Unsolved problem in mathematics: Suppose $n$ divides $\tbinom{n}{k}$ and let $F$ be an $n$-vertex graph which is a vertex-disjoint union of tight cycles of length at least $2k+1$.
Then $K_n^{(k)}$ is decomposable into copies of $F$.

More precisely, for sufficiently large $n$ satisfying trivial necessary divisibility conditions, they conjectured that, given a collection of vertex-disjoint tight cycles $F$ covering $n$ vertices in total, the complete $k$-uniform hypergraph $K_n^{(k)}$ can be decomposed into copies of $F$.
This problem is equivalent to ask for a seating chart as in the original formulation, but where every set of $k$ people sit consecutively exactly once throughout the dinners.
Even the case where $F$ concists in only one cycle is still open.

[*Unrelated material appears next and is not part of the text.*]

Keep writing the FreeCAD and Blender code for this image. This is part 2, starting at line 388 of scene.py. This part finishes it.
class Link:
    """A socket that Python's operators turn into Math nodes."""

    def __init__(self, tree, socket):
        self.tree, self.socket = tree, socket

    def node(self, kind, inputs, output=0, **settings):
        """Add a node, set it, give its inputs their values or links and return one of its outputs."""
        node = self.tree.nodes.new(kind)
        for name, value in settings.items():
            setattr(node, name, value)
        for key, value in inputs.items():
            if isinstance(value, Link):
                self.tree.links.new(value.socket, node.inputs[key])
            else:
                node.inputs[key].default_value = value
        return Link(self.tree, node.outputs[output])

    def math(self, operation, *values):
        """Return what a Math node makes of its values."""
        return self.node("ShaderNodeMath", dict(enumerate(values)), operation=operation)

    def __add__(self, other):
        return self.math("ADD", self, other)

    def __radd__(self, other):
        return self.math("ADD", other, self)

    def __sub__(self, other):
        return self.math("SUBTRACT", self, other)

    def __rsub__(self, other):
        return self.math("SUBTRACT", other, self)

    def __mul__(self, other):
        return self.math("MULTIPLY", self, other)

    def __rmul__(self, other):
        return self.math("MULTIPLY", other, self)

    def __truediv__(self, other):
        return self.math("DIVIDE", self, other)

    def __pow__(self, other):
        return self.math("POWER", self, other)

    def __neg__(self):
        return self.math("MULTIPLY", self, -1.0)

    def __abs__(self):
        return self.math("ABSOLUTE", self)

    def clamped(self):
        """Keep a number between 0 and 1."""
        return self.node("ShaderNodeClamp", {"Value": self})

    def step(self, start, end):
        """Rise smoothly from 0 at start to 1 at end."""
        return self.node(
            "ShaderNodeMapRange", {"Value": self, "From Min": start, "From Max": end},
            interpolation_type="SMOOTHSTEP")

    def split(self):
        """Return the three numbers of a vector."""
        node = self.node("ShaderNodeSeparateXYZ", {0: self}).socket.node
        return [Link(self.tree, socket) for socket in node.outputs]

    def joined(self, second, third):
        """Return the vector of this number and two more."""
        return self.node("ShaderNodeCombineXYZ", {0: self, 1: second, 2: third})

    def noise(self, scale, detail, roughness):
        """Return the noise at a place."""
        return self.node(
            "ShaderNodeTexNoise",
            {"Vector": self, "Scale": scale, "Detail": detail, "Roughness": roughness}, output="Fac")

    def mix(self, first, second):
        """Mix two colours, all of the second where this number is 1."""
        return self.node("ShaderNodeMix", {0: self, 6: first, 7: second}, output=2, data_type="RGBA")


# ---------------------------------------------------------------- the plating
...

Kirkman's schoolgirl problem, of grouping fifteen schoolgirls into rows of three in seven different ways so that each pair of girls appears once in each triple, is a special case of the Oberwolfach problem, $OP(3^5)$. The problem of Hamiltonian decomposition of a complete graph $K_n$ is another special case, $OP(n)$.

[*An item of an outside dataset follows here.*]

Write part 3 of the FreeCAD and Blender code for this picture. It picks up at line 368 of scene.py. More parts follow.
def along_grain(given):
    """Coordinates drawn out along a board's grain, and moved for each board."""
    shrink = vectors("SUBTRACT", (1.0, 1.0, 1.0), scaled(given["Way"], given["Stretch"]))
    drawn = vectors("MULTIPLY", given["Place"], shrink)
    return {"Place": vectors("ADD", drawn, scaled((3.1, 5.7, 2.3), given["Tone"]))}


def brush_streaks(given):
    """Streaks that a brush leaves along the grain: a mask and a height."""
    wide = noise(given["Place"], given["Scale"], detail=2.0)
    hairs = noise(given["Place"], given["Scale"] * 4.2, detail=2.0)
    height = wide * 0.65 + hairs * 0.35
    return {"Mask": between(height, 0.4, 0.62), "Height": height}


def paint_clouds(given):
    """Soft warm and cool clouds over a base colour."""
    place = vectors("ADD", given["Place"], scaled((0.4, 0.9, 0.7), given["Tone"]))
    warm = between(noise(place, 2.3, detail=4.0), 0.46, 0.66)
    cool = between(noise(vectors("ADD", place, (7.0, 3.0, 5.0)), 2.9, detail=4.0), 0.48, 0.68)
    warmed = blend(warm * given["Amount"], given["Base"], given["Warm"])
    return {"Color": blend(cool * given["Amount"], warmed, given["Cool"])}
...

Alspach's conjecture, on the decomposition of a complete graph into cycles of given sizes, is related to the Oberwolfach problem, but neither is a special case of the other.
If $G$ is a 2-regular graph with $n$ vertices, formed from a disjoint union of cycles of certain lengths, then a solution to the Oberwolfach problem for $G$ would also provide a decomposition of the complete graph into $(n-1)/2$ copies of each of the cycles of $G$. However, not every decomposition of $K_n$ into this many cycles of each size can be grouped into disjoint cycles that form copies of $G$, and on the other hand not every instance of Alspach's conjecture involves sets of cycles that have $(n-1)/2$ copies of each cycle.